目的に沿ったデジタル化で業績アップへ-JATA経営フォーラム

  • 2021年4月1日

デジタル化はあくまでも「手段」
自社の進むべき方向に適した対策を

バックヤードをデジタル化、営業の「見える化」で利益率が向上

ビーエス観光代表取締役の水野剛氏

 続いて、仏教寺院の団体参拝旅行を専門に取り扱うビーエス観光代表取締役の水野剛氏が、自社のバックヤード部門のデジタル化について説明した。ビーエス観光は東京・大阪・愛知・京都・広島・鳥取に営業所を持つ会社で、社員数は45名。営業が各寺を回り、国内の参拝旅行やインド仏教遺跡巡礼旅行などの受注型企画旅行を扱っている。

 同社では7年前にクラウドの業務支援システムを導入してバックヤード部門をデジタル化し、業務の効率化と利益率の向上、社員の給料アップに成功している。水野氏は「会社は人でもっているので、デジタル化がすべての答えではない」としながらも、「バックヤード業務を効率化して仕事の無駄を省けば、余った力を新規顧客の開拓、顧客満足度の向上に注力できる」とデジタル化のメリットを強調した。

 ビーエス観光ではデジタル化により、各営業所の経理業務を東京本社に一元化。顧客の情報をカルテ化して全社で共有し、営業の「見える化」もはかった。それにより、営業所間のコミュニケーションが活発化し、情報交換することで新規顧客の開拓につながったほか、仕入れ料金が透明化したことで原価の見直しにもつながったという。水野氏は「同僚のカルテを見れるので競争意識もあがり、利益率もあがった」と喜びを示した。

 さらに、テレワークの推進にも取り組んだ。水野氏は「オフィスは情報交換などで大切だが、将来的にはオフィスはいらなくなるかもしれない。我々はもともと成果主義なので、『在宅エージェント』は十分可能」とコメント。「旅行会社はそういう形に向かっていけるのでは」と話した。

デジタル化に莫大な予算はいらず、会社にあった対応を

モデレーターを務めた沖縄ツーリスト代表取締役会長の東良和氏

 このほか、分科会ではパネルディスカッションを実施した。宮崎氏は旅行業のデジタル化が他業界に比べて遅れていることをあらためて指摘した。同氏は「待ったなしでやらなきゃいけないことは皆さまの認識の中にあるだろう。それをいかに自分の業務にとり入れていくかが大切」と話し、パネリストを含む他社の事例を参考にした「いいとこどり」を推奨。「何のためにデジタル化するのか、自身の商売や会社をどう進めるために何が必要かを選んでほしい」と話した。

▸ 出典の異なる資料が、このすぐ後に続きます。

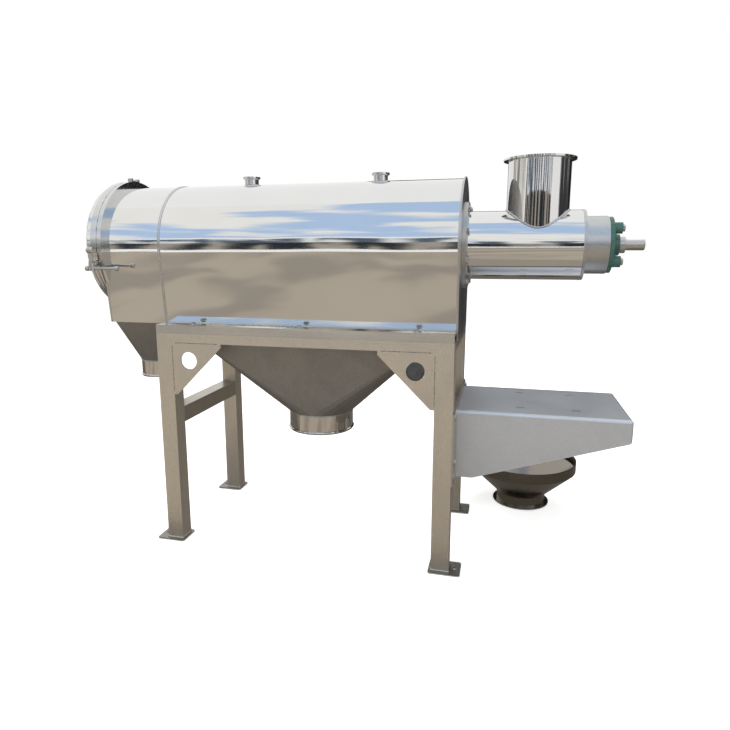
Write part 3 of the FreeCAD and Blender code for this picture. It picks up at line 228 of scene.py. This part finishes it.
NODE_LOOKS = {
    "casing": ["main_casing", "tail_casing"],
    "tube": ["feed_tube", "door_pan"],
    "spout": ["inlet_spout", "inlet_flange", "vent_ferrules"],
    "neck": ["fines_outlet", "tails_outlet"],
    "satin_ring": ["door_frame", "door_seat_ring", "clamp_band", "partition_plate"],
    "leg": ["leg_front_left", "leg_front_right", "leg_rear_left", "leg_rear_right"],
    "rail_x": ["rail_front", "rail_rear"],
    "rail_y_painted_shade": ["end_rail_left", "end_rail_right", "brace_left", "brace_right"],
    "gusset": ["gusset_plates"],
    "foot": ["foot_plates"],
    "base": ["base_channel_front", "base_channel_rear", "end_sills"],
    "plate": ["casing_end_plate", "feed_flange", "bracket_back_plate"],
    "hopper": ["fines_hopper", "tails_hopper"],
    "bracket": ["motor_bracket"],
    "housing": ["bearing_housing"],
    "bolt": ["base_bolts", "feed_flange_bolts", "bearing_bolts", "bracket_bolts",
             "band_joint_bolt", "swing_bolt", "barrel_nut", "tommy_bar",
             "hinge_arm", "hinge_lugs", "hinge_pin"],
    "shaft": ["main_shaft", "bearing_insert", "inner_bearing"],
    "green": ["flange_bearing"],
    "rubber": ["shaft_seal"],
    "gasket": ["door_gasket"],
    "bronze": ["outboard_bush"],
    "screen": ["screen_mesh", "screen_end_rings", "screen_bars"],
    "rotor": ["feed_screw", "rotor_spiders", "rotor_paddles"],
    "funnel": ["feed_funnel"],
}

for look, names in NODE_LOOKS.items():
    for name in names:
        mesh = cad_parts[name].data
        mesh.materials.clear()
        mesh.materials.append(MATERIALS[look].mat)


# ---- places of the pieces, in metres, as the solids have them -----------
ENDS = (("left", -1), ("right", 1))        # sign of x
FACES = (("front", -1), ("rear", 1))       # sign of y

SHAFT_Z = 1.092             # shaft above the floor
CASING_FOOT = 0.813         # lower edge of the casing's sheet
LEDGE_Z = 0.818             # top of the casing's foot flange
FOOT_HALF = 0.200           # casing, half width at its foot
ARCH_R = 0.225              # casing, radius of the arch
X_END = 0.527               # right face of the stand and end of the main casing
Y_END = 0.276               # front and rear faces of the stand
LEG = 0.060                 # side of a leg tube
FEED_R = 0.115
SPOUT_X = 0.768
SPOUT_R = 0.101
BAND_R = 0.250              # clamp band
BAND_MID = -0.7785

FOOT_WELD_Y = 0.2012        # where the casing's wall meets its foot flange
PARTITION_RIGHT = -0.5262   # faces of the partition plate
PARTITION_LEFT = -0.5328
DOOR_FRAME_X = -0.7598      # where the tail casing meets the door frame
SEAT_RING_X = -0.7665
FEED_FLANGE_X = 0.5448
FEED_END_X = 0.9105
SPOUT_FLANGE_Z = 1.3668     # underside of the inlet flange
FINES_NECK = (0, 0, 0.4715)
FINES_NECK_R = 0.1228
TAILS_NECK = (-0.690, 0, 0.6415)
TAILS_NECK_R = 0.0763
VENTS = (("left", -0.262), ("right", 0.230))
VENT_R = 0.0262
LEG_WELD_Z = 0.0082         # just above the foot plates

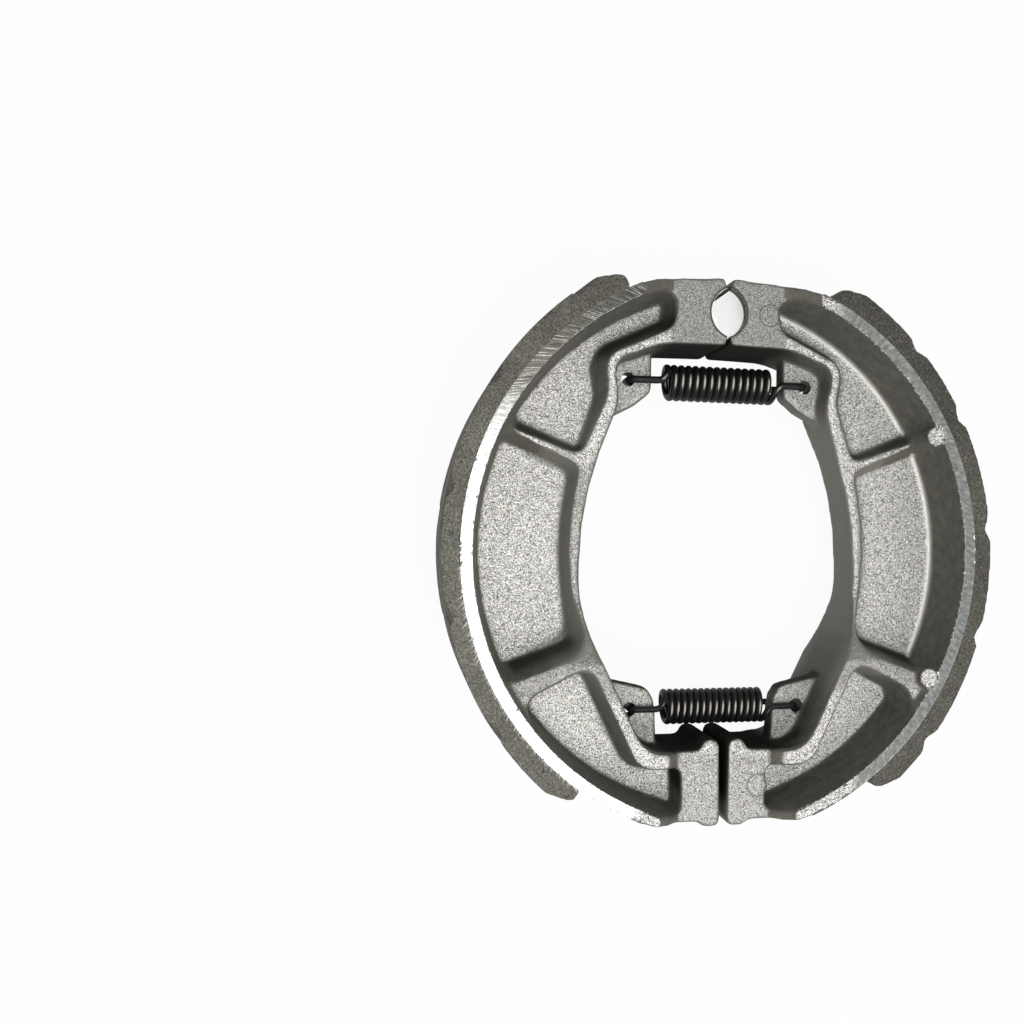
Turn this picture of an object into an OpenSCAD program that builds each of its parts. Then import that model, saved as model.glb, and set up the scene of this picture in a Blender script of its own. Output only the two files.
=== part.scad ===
// Pair of drum brake shoes, closed on each other as they lie on a bench.
// Two equal die castings face each other across the parting plane X = 0.
// The anchor pin end is at +Y, the cam end at -Y, and Z is the drum's axis.
// The right shoe is drawn as it stands, and the left one is the same shoe turned over about Y.

/* [Linings] */
// Radius of the rubbing face of the linings
lining_r = 65; // [63:0.5:68]
// Thickness of each bonded lining at its middle
lining_t = 3.65; // [3:0.05:4.5]
// Width of the shoes and linings along the drum's axis
shoe_w = 30; // [28:0.5:34]
// Distance of the linings' centre past the parting plane while the shoes are closed
arc_past = 6.5; // [5.5:0.1:7.5]
// Distance between the centres of lining and rim, which leaves a lining thicker at its ends
rim_offset = 2.2; // [0:0.1:3]
// Angle where a lining ends beside the anchor pin
lining_pin_end = 61.8; // [58:0.2:62]
// Angle where a lining ends beside the cam
lining_cam_end = -52; // [-56:0.5:-48]
// Thickness of the glue line under a lining
glue_t = 0.05; // [0.02:0.01:0.1]

/* [Lining grooves] */
// Depth of the slanting grooves
groove_d = 1.1; // [0.6:0.1:1.6]
// Width of a groove's foot along the arc
groove_foot_w = 0.7; // [0.4:0.1:1.5]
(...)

 加堂氏は「デジタル技術を使えばお客様により満足度の高いサービスが提供できる時代になったからこそ、デジタル化やDXが必要」との考えを示した。加えて「我々はそれなりの規模で人材投資しているが、必ずしも大きな予算がなければ内製化、ITデジタル化ができないわけではない」と話し、デジタル化は予算に限らず可能であるとした。そのうえで「1人2人でも、企業のビジョンや目的に共感してくれるエンジニアがいればそこがコアになり、DXの基盤づくりが進められる」と話した。

 水野氏は「デジタル化できるところは置き換えるが、ヒューマンタッチも旅行業界は絶対必要」と語り、顧客には人的サービスを提供し、バックヤードはデジタル化するなどのすみ分けが重要であるとの考えを示した。さらに、「自分たちの会社にあった方法でデジタル化を進めていけばいい」と語り、各社の特性を活かしてデジタル化を進めていくよう訴えた。